Dr Hill has conducted an ethnographic study into the relationship between the Blue Mountains bushfire of 2013 and climate change.
She interviewed the community to see how they made sense of the event and said "out and out denial" of climate change was rare.
"People have difficulty coming to terms with what it really means and push it to one side," she said.
She found the bushfire had created anxiety as people realised the uncertainty about what the future held.
"I found a general awareness of climate change in the role it may have played in the fire, but a real hesitancy in naming it as part of the process," she said.
She said Australian culture valued self-reliance and independence, and cultural constructions such as these that associated vulnerability with personal weakness affected people’s responses to the reality that they could be impacted by climate change.
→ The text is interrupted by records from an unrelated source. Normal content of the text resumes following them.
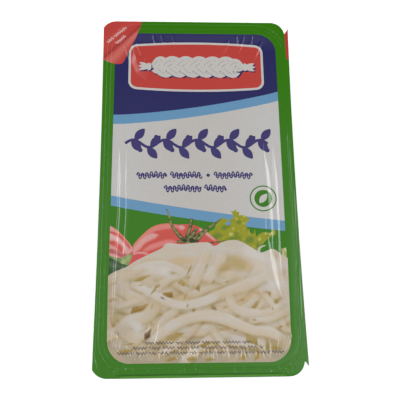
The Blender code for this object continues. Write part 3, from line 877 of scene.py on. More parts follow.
def hidden_threads():
    """Faint threads under the bold ones, mostly rising to the right."""
    draw = random.Random(SEED)
    found = []
    for _ in range(HIDDEN_THREADS):
        heading = math.radians(draw.gauss(22.0, 30.0))
        length = draw.uniform(22.0, 48.0)
        bend = draw.uniform(-0.035, 0.035)
        x = draw.uniform(-44.0, 44.0) - 0.5 * length * math.cos(heading)
        y = draw.uniform(-90.0, -46.0) - 0.5 * length * math.sin(heading)
        heading -= 0.5 * bend * length
        path = []
        for _ in range(7):
            path.append((x, y))
            x += length / 6.0 * math.cos(heading)
            y += length / 6.0 * math.sin(heading)
            heading += length / 6.0 * bend
        body = mix(CHEESE, CHEESE_WHITE, draw.random()) * draw.uniform(0.98, 1.02)
        edge = mix(CHEESE_WARM, THREAD_EDGE, draw.random())
        half = draw.uniform(1.4, 3.2)
        found.append(Stroke(path, half, body, edge, 1.1, 0.10, 0.6, 8.0, mix(body, GLEAM, 0.5)))
    return found


def bold_thread(half, light, *path):
    """A clear thread, with deeper edges and shade the nearer it lies to the foot of the heap."""
    body = mix(CHEESE, STRAND_LIGHT, light)
    edge = mix(body, STRAND_EDGE, 0.75)
    gleam = mix(body, GLEAM, 0.3 + 0.5 * light)
    deep = 0.45 + 0.65 * float(smoothstep((-46.0 - path[0][1]) / 26.0))
    return Stroke(path, 1.15 * half, body, mix(body, edge, deep), 0.9, 0.085 * deep, 0.6, 6.0, gleam)


def heap_paint():
    draw = random.Random(SEED + 3)
    layers = hidden_threads()
    layers += [Patch(draw, *gap) for gap in GAPS]
    layers += [bold_thread(*thread) for thread in BOLD_THREADS]
    layers += [Patch(draw, *gap) for gap in SMALL_GAPS]
    layers += [Stroke(path, half, GLEAM, CHEESE_WHITE, half, 0.0, 0.8, 5.0) for half, *path in SOFT_LIGHTS]
    painted = stroked(heap_ground, layers)

    def paint(x, y):
        colours = painted(x, y)
        warm = 0.30 * smoothstep(0.4 + 0.9 * cloud(x, y, 73, 5.0))
        pale = 0.14 * smoothstep(0.2 + 0.9 * cloud(x, y, 74, 4.0))
        colours = mix(mix(colours, CHEESE_WARM, warm), CHEESE_WHITE, pale)
        # The pictured shades, and a painted highlight for the film's glare near the right edge
        return shaded(colours, x, y, LATE_SHADES_AND_PAINTED_GLARE)
    return paint


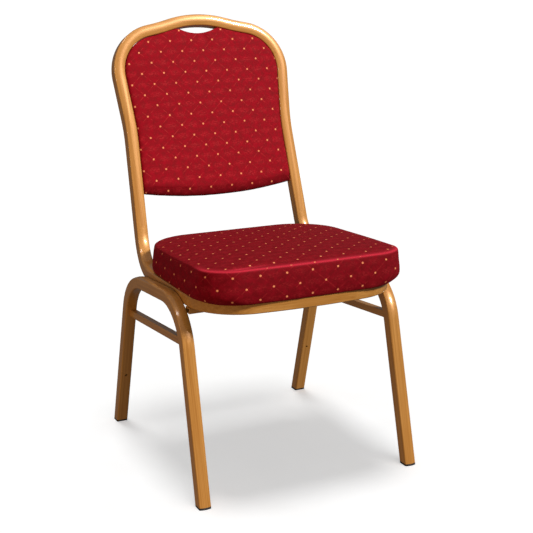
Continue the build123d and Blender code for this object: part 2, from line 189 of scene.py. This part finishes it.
def jacquard(name):
    """Crimson velvety jacquard with small gold dots on a diamond lattice. Reads the piece's UV map,
    which is in metres of cloth."""
    n = Nodes(name)
    cloth = n.add("ShaderNodeUVMap", uv_map="cloth").outputs["UV"]
    cell = (DOT_ACROSS / 2, DOT_DOWN / 2, 1.0)
    low = (-DOT_ACROSS / 2, -DOT_DOWN / 2, -1.0)
    wobble = n.add("ShaderNodeTexNoise", inputs={"Vector": cloth, "Scale": 500.0}).outputs["Color"]
    soft = n.vector("MULTIPLY", n.vector("SUBTRACT", wobble, (0.5, 0.5, 0.5)), (0.0012, 0.0012, 0.0))
    ragged = n.vector("ADD", cloth, soft)
    first = n.vector("WRAP", ragged, cell, low)
    second = n.vector("WRAP", n.vector("ADD", ragged, cell), cell, low)
    in_plane = (1.0, 1.0, 0.0)
    near = n.math("MINIMUM", n.vector("LENGTH", n.vector("MULTIPLY", first, in_plane)),
                  n.vector("LENGTH", n.vector("MULTIPLY", second, in_plane)))
    dot = n.band(near, 0.0014, 0.0026, 1.0, 0.0)

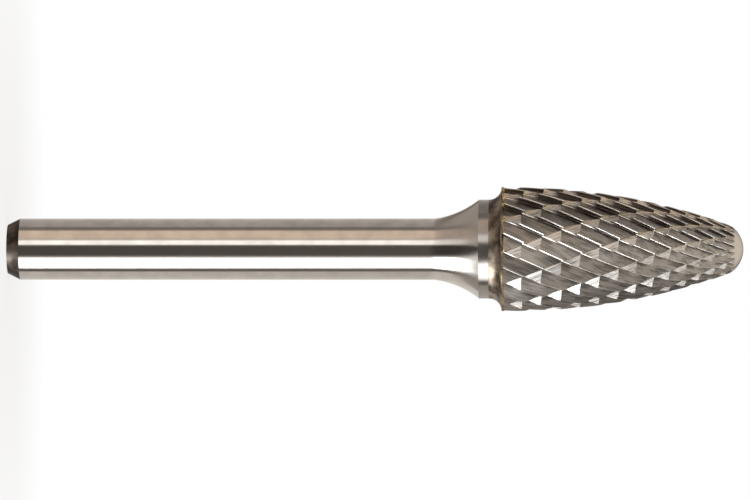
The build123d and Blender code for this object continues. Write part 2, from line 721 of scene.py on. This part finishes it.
@dataclass(frozen=True)
class Finish:
    """A metal finish. Each kind adds its own colour, roughness and marks to a plain metal."""

    name: str
    colour: Colour
    roughness: float

    def material(self) -> bpy.types.Material:
        """Builds the finish as a node material.

        Returns:
            The material.
        """
        made = bpy.data.materials.new(self.name)
        made.use_nodes = True
        graph = Graph(made.node_tree)
        shader = graph.node("ShaderNodeBsdfPrincipled")
        graph.node("ShaderNodeOutputMaterial", inputs={"Surface": shader.outputs[0]})
        self.dress(graph, shader)
        return made

    def dress(self, graph: Graph, shader: bpy.types.Node) -> None:
        """Sets the shader's sockets. Plain metal here.

        Args:
            graph: The material's graph.
            shader: Its shader.
        """
        shader.inputs["Base Color"].default_value = self.colour + (1.0,)
        shader.inputs["Metallic"].default_value = 1.0
        shader.inputs["Roughness"].default_value = self.roughness

    @staticmethod
    def link(graph: Graph, shader: bpy.types.Node, values: dict[str, Value]) -> None:
        """Links what changes over the surface to the shader's sockets by name."""
        for name, value in values.items():
            graph.tree.links.new(value.socket if isinstance(value, Signal) else value, shader.inputs[name])

    @staticmethod
    def place(graph: Graph) -> bpy.types.NodeSocket:
        """Object coordinates."""
        return graph.node("ShaderNodeTexCoord").outputs["Object"]

    def uneven(self, noise: Signal, share: float) -> Signal:
        """The stated roughness, which strays up and down by a share of it."""
        return self.roughness * (1 - share + 2 * share * noise)


@dataclass(frozen=True)
class TurnedSteel(Finish):
    """Turned or centreless-ground steel: fine rings round the axis and a mottle."""

    ring_scale: float = 9000.0  # rings per metre
    bump: float = 0.05  # strength of the rings
    mottle: float = 0.08  # how much darker its patches are
    spread: float = 0.0  # how far reflections are drawn out across the rings

    def dress(self, graph: Graph, shader: bpy.types.Node) -> None:
        """Adds the rings and a mottle, and spreads reflections across the rings.

        Args:
            graph: The material's graph.
            shader: Its shader.
        """
        super().dress(graph, shader)
        shader.inputs["Anisotropic"].default_value = self.spread
        shader.inputs["Anisotropic Rotation"].default_value = ACROSS_RINGS
        place = self.place(graph)
        _, _, height = graph.split(place)
        along = graph.node("ShaderNodeCombineXYZ", inputs={2: height}).outputs[0]
        rings = graph.noise(along, self.ring_scale, detail=3.0)
        patches = graph.noise(place, PATCH_SCALE, detail=4.0, seed=3.0)
        stain = tuple((1 - self.mottle) * part for part in self.colour)
        tint = graph.mix(patches.ramp(*PATCH_EDGES), self.colour, stain)
        rough = self.uneven(patches, STEEL_UNEVENNESS)
        relief = {"Strength": self.bump, "Distance": RING_DEPTH, "Height": rings}
        normal = graph.node("ShaderNodeBump", inputs=relief).outputs[0]
        self.link(graph, shader, {"Base Color": tint, "Roughness": rough, "Normal": normal})


@dataclass(frozen=True)
class Course:
    """The course of a groove over the head, as shader maths."""

    groove: Groove

    def turned(self, graph: Graph, place: Value) -> Signal:
        """How far the groove has turned at a point's height, as a polynomial through its true course.

        Args:
            graph: The material's graph.
            place: Object coordinates.

        Returns:
            The turn in radians.
        """
        _, _, height = graph.split(place)
        middle, half = (FORM.start + FORM.end) / 2, (FORM.end - FORM.start) / 2
        steps = [number / COURSE_POINTS for number in range(-COURSE_POINTS, COURSE_POINTS + 1)]
        turns = [math.radians(self.groove.turn(middle + half * step)) for step in steps]
        factors = [float(factor) for factor in numpy.polyfit(steps, turns, COURSE_ORDER)]
        along = (height - middle * MM) * (1 / (half * MM))
        turn: Number = factors[0]
        for factor in factors[1:]:
            turn = along * turn + factor
        return turn

    def across(self, graph: Graph, place: Value) -> Signal:
        """How far a point lies across the groove.

        Args:
            graph: The material's graph.
            place: Object coordinates.

        Returns:
            0 at the wall, rising to 1 at the next groove's wall.
        """
        across, away, _ = graph.split(place)
        start = math.radians(CROSSING_ANGLE - self.groove.turn(CROSSING_HEIGHT))
        angle = away.angle_from(across) - self.turned(graph, place) - start
        return (angle * (self.groove.count / FULL_TURN)).fraction()


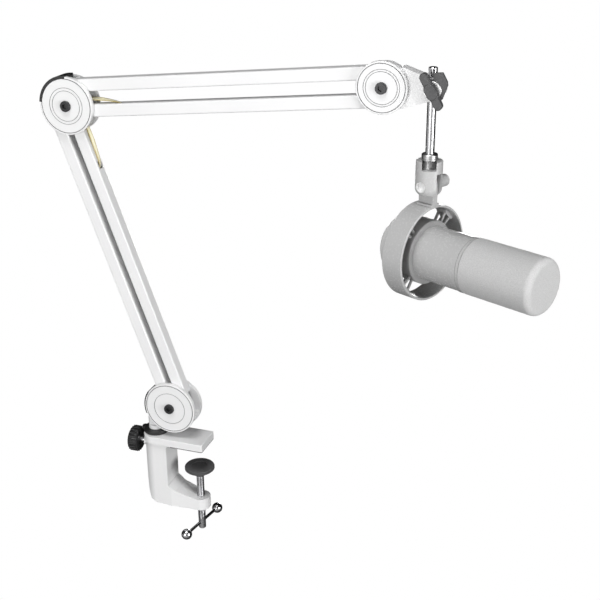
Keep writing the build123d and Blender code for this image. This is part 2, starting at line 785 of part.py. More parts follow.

Dr Hill also saw the difficulty people encountered in expressing fear and grief over climate change, which she said was not a denial but rather a rejection of vulnerability preventing open expression of concern and painful emotions in public.
The trauma from a bushfire itself may not change a perception of climate change, she said, but the process afterwards could have an influence.
For instance, if someone lost their house and rebuilt to a new set of building regulations they were not aware of, it could reinforce the idea of a new level of risk.
Dr Hill said studies have found climate change can impact on the mental health of the population.
One report by the American Psychological Association stated major mental health impacts included increases in the incidence of stress, anxiety and depression, as well as increases in more severe reactions like post-traumatic stress disorder.